NEW YORK – The US Food and Drug Administration issued a letter to clinical laboratory staff and healthcare providers Friday, alerting them to the potential for false negative SARS-CoV-2 test results due to mutations in the virus genome.
Through its ongoing analyses of viral sequences and proprietary Emergency Use Authorized test information, the agency has identified three molecular assays whose performance could be impacted by SARS-CoV-2 genetic variants.
In the letter, FDA identified the Mesa Biotech Accula SARS-Cov-2 Test, the Thermo Fisher Scientific TaqPath COVID-19 Combo Kit, and the Applied DNA Sciences Linea COVID-19 Assay Kit as tests with potential issues.
The Thermo Fisher Scientific and Applied DNA Sciences tests target the viral spike protein, or S gene.

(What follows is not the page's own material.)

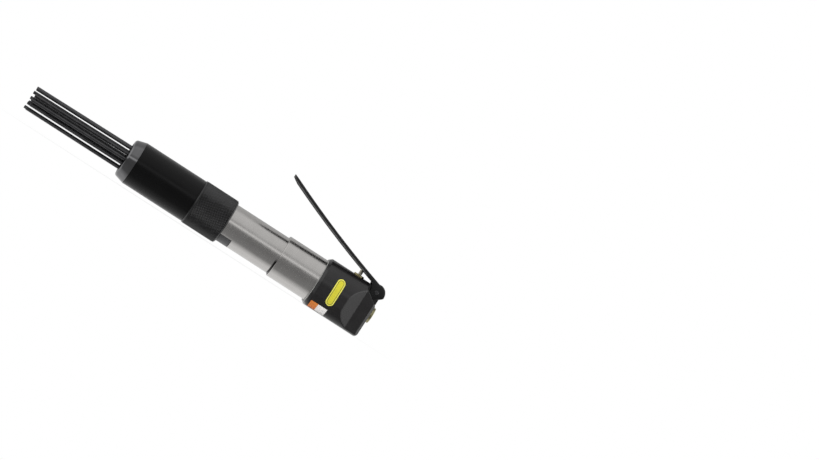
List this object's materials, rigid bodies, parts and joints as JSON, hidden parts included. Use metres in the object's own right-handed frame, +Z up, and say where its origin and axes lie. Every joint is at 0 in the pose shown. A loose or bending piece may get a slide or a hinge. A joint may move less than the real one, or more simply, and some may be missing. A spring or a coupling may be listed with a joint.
{
  "type": "needle scaler",
  "caption": "Straight air driven needle scaler: loose steel needles in a black sleeve with a knurled collar, silver cylinder, throttle housing and squeeze lever.",
  "frame": {"origin": "centre of the air inlet's mouth, on the tool's axis, at the rear end", "axes": "+X along the tool's axis towards the rear, out of the air inlet, so the needles point towards -X; +Z up through the throttle lever; -Y towards the side with the labels"},
  "size_m": [0.3574, 0.0475, 0.0924],
  "materials": {
    "black_housing": "satin black coat",
    "black_lever": "satin black coat",
    "black_knurl": "black oxide over a fine knurl",
    "gloss_black": "glossy black coat",
    "dark_chrome": "polished dark steel",
    "satin_steel": "ground steel, nickel plated",
    "needle_steel": "dark oiled steel wire",
    "bright_steel": "ground steel",
    "spring_steel": "spring wire",
    "dark_key": "black oxide",
    "olive_brass": "dull plated brass",
    "bush_bronze": "turned bronze",
    "seal_rubber": "matte black",
    "yellow_label": "printed film",
    "orange_label": "printed film",
    "white_label": "printed film"
  },
  "bodies": {
    "tool_body": {"throttle_housing": "black_housing", "inlet_bushing": "olive_brass", "inlet_screen": "bright_steel", "throttle_bushing": "olive_brass", "bushing_seal": "seal_rubber", "throttle_spring": "spring_steel", "throttle_plug": "olive_brass", "plug_seal": "seal_rubber", "lever_pin": "bright_steel", "valve_cap": "bright_steel", "valve_seat": "bright_steel", "valve_dowels": "bright_steel", "cylinder": "satin_steel", "exhaust_sleeve": "satin_steel", "sleeve_seal": "seal_rubber", "anvil_bushing": "bush_bronze", "anvil_seal": "seal_rubber", "lock_key": "dark_key", "front_sleeve": "gloss_black", "nose_cone": "dark_chrome", "needle_spring": "spring_steel", "pill_label": "yellow_label", "orange_label": "orange_label", "white_label": "white_label"},
    "lever": {"throttle_lever": "black_lever"},
    "throttle_stem": {"throttle_valve": "bright_steel", "throttle_seal": "seal_rubber"},
    "flutter_valve": {"valve_disc": "bright_steel"},
    "hammer_piston": {"piston": "bright_steel"},
    "striking_anvil": {"anvil": "bright_steel"},
    "collar": {"knurled_collar": "black_knurl"},
    "holder": {"needle_holder": "dark_key"},
    "loose_needle_01": {"needle_01": "needle_steel"},
    "loose_needle_02": {"needle_02": "needle_steel"},
    "loose_needle_03": {"needle_03": "needle_steel"},
    "loose_needle_04": {"needle_04": "needle_steel"},
    "loose_needle_05": {"needle_05": "needle_steel"},
    "loose_needle_06": {"needle_06": "needle_steel"},
    "loose_needle_07": {"needle_07": "needle_steel"},
    "loose_needle_08": {"needle_08": "needle_steel"},
    "loose_needle_09": {"needle_09": "needle_steel"},
    "loose_needle_10": {"needle_10": "needle_steel"},
    "loose_needle_11": {"needle_11": "needle_steel"},
    "loose_needle_12": {"needle_12": "needle_steel"},
    "loose_needle_13": {"needle_13": "needle_steel"},
    "loose_needle_14": {"needle_14": "needle_steel"},
    "loose_needle_15": {"needle_15": "needle_steel"},
    "loose_needle_16": {"needle_16": "needle_steel"},
    "loose_needle_17": {"needle_17": "needle_steel"},
    "loose_needle_18": {"needle_18": "needle_steel"},
    "loose_needle_19": {"needle_19": "needle_steel"}
  },
  "joints": [
    {"name": "lever_pivot", "type": "hinge", "parent": "tool_body", "child": "lever", "pos_m": [-0.0082, 0, 0.0194], "axis": [0, -1, 0], "range_deg": [0, 14], "stiffness_Nm_per_rad": 0.39, "springref_deg": -10.31},
    {"name": "throttle_slide", "type": "slide", "parent": "tool_body", "child": "throttle_stem", "axis": [0, 0, -1], "range_m": [0, 0.0056], "deforming": ["throttle_spring"]},
    {"name": "flutter_valve_slide", "type": "slide", "parent": "tool_body", "child": "flutter_valve", "axis": [-1, 0, 0], "range_m": [0, 0.0006]},
    {"name": "piston_slide", "type": "slide", "parent": "tool_body", "child": "hammer_piston", "axis": [-1, 0, 0], "range_m": [0, 0.03]},
    {"name": "holder_slide", "type": "slide", "parent": "tool_body", "child": "holder", "axis": [-1, 0, 0], "range_m": [0, 0.005], "stiffness_N_per_m": 820, "springref_m": -0.008, "deforming": ["needle_spring"]},
    {"name": "anvil_slide", "type": "slide", "parent": "tool_body", "child": "striking_anvil", "axis": [-1, 0, 0], "range_m": [0, 0.005]},
    {"name": "collar_turn", "type": "hinge", "parent": "tool_body", "child": "collar", "pos_m": [-0.17055, 0, 0], "axis": [1, 0, 0], "continuous": true},
    {"name": "needle_01_slide", "type": "slide", "parent": "holder", "child": "loose_needle_01", "axis": [-0.9999, -0.0012, -0.0106], "range_m": [-0.00484, 0.00056]},
    {"name": "needle_02_slide", "type": "slide", "parent": "holder", "child": "loose_needle_02", "axis": [-1, 0.0026, -0.0082], "range_m": [-0.00095, 0.00445]},
    {"name": "needle_03_slide", "type": "slide", "parent": "holder", "child": "loose_needle_03", "axis": [-0.9999, -0.0001, -0.011], "range_m": [-0.00471, 0.00069]},
    {"name": "needle_04_slide", "type": "slide", "parent": "holder", "child": "loose_needle_04", "axis": [-0.9999, 0.001, -0.0106], "range_m": [-0.00305, 0.00235]},
    {"name": "needle_05_slide", "type": "slide", "parent": "holder", "child": "loose_needle_05", "axis": [-1, 0.0016, -0.0076], "range_m": [-0.00174, 0.00366]},
    {"name": "needle_06_slide", "type": "slide", "parent": "holder", "child": "loose_needle_06", "axis": [-1, -0.0011, -0.0071], "range_m": [-0.00533, 0.00007]},
    {"name": "needle_07_slide", "type": "slide", "parent": "holder", "child": "loose_needle_07", "axis": [-0.9999, 0.003, -0.0099], "range_m": [-0.00135, 0.00405]},
    {"name": "needle_08_slide", "type": "slide", "parent": "holder", "child": "loose_needle_08", "axis": [-1, -0.0012, -0.0085], "range_m": [-0.00363, 0.00177]},
    {"name": "needle_09_slide", "type": "slide", "parent": "holder", "child": "loose_needle_09", "axis": [-1, 0.0017, -0.0051], "range_m": [-0.00425, 0.00115]},
    {"name": "needle_10_slide", "type": "slide", "parent": "holder", "child": "loose_needle_10", "axis": [-1, 0.0002, -0.006], "range_m": [-0.00105, 0.00435]},
    {"name": "needle_11_slide", "type": "slide", "parent": "holder", "child": "loose_needle_11", "axis": [-1, 0.0001, -0.009], "range_m": [-0.00514, 0.00026]},
    {"name": "needle_12_slide", "type": "slide", "parent": "holder", "child": "loose_needle_12", "axis": [-1, 0.0022, -0.0073], "range_m": [-0.00231, 0.00309]},
    {"name": "needle_13_slide", "type": "slide", "parent": "holder", "child": "loose_needle_13", "axis": [-1, -0.0018, -0.0033], "range_m": [-0.0024, 0.003]},
    {"name": "needle_14_slide", "type": "slide", "parent": "holder", "child": "loose_needle_14", "axis": [-1, 0.0025, -0.0051], "range_m": [-0.0051, 0.0003]},
    {"name": "needle_15_slide", "type": "slide", "parent": "holder", "child": "loose_needle_15", "axis": [-1, -0.0008, -0.0074], "range_m": [-0.00102, 0.00438]},
    {"name": "needle_16_slide", "type": "slide", "parent": "holder", "child": "loose_needle_16", "axis": [-1, 0.0009, -0.0046], "range_m": [-0.00433, 0.00107]},
    {"name": "needle_17_slide", "type": "slide", "parent": "holder", "child": "loose_needle_17", "axis": [-1, 0.0006, -0.0015], "range_m": [-0.00353, 0.00187]},
    {"name": "needle_18_slide", "type": "slide", "parent": "holder", "child": "loose_needle_18", "axis": [-1, -0.001, -0.0046], "range_m": [-0.0014, 0.004]},
    {"name": "needle_19_slide", "type": "slide", "parent": "holder", "child": "loose_needle_19", "axis": [-1, 0.0024, -0.005], "range_m": [-0.00534, 0.00006]}
  ],
  "couplings": [
    {"joint": "throttle_slide", "follows": "lever_pivot", "m_per_rad": 0.0226},
    {"joint": "anvil_slide", "follows": "holder_slide", "ratio": 1}
  ]
}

Thermo's test also targets the N gene and a gene called Orf1b, while Applied DNA's test targets two regions in the S gene.
Since both tests are designed to detect multiple genetic targets, the overall test sensitivity should not be impacted, FDA wrote.
Furthermore, "The pattern of detection when certain mutations are present may help with early identification of new variants in patients to reduce further spread of infection."
For these tests, the agency guided that users be aware of the pattern of detection associated with certain mutations, including the B.1.1.7, or UK variant. Specifically, the variant would be manifest as a pattern of two out of three positive targets showing the S-gene dropout or reduced sensitivity with the S-gene target when using the TaqPath COVID-19 Combo Kit, and a pattern of one out of two positive targets showing the S-gene drop out when using the Linea COVID-19 Assay Kit, FDA said.
"If local or state clinical laboratories have access to quick-turnaround whole-genome sequencing services, such as those using the EUA-authorized Illumina COVIDSeq Test, these labs should consider further characterizing the specimen with genetic sequencing when this pattern is identified," FDA also said.
The Mesa Biotech test detects a single target in the viral nucleoplasmid, or N gene. It may be impacted when patient samples having a genetic variant at position 28881 (GGG to AAC) are tested, the agency said.
"While the impact does not appear to be significant, the FDA is providing this alert to health care providers out of an abundance of caution while we continue to gather additional data and work with the manufacturer," the agency said.
Overall, the agency guided providers to be alert to the potential for false negative results, as "genetic variants of SARS-CoV-2 arise regularly," and to "Be aware that tests that use multiple genetic targets to determine a final result are less likely to be impacted by increased prevalence of genetic variants."
Negative results should be considered along with clinical observations, patient history, and epidemiological information, and providers and labs should consider repeat testing with a different test — with different genetic targets — if COVID-19 is still suspected after receiving a negative test result, the agency said.
The FDA will continue to monitor the effects of different variants on EUA SARS-CoV-2 molecular tests and "will update clinical laboratory staff and healthcare providers accordingly," the letter states.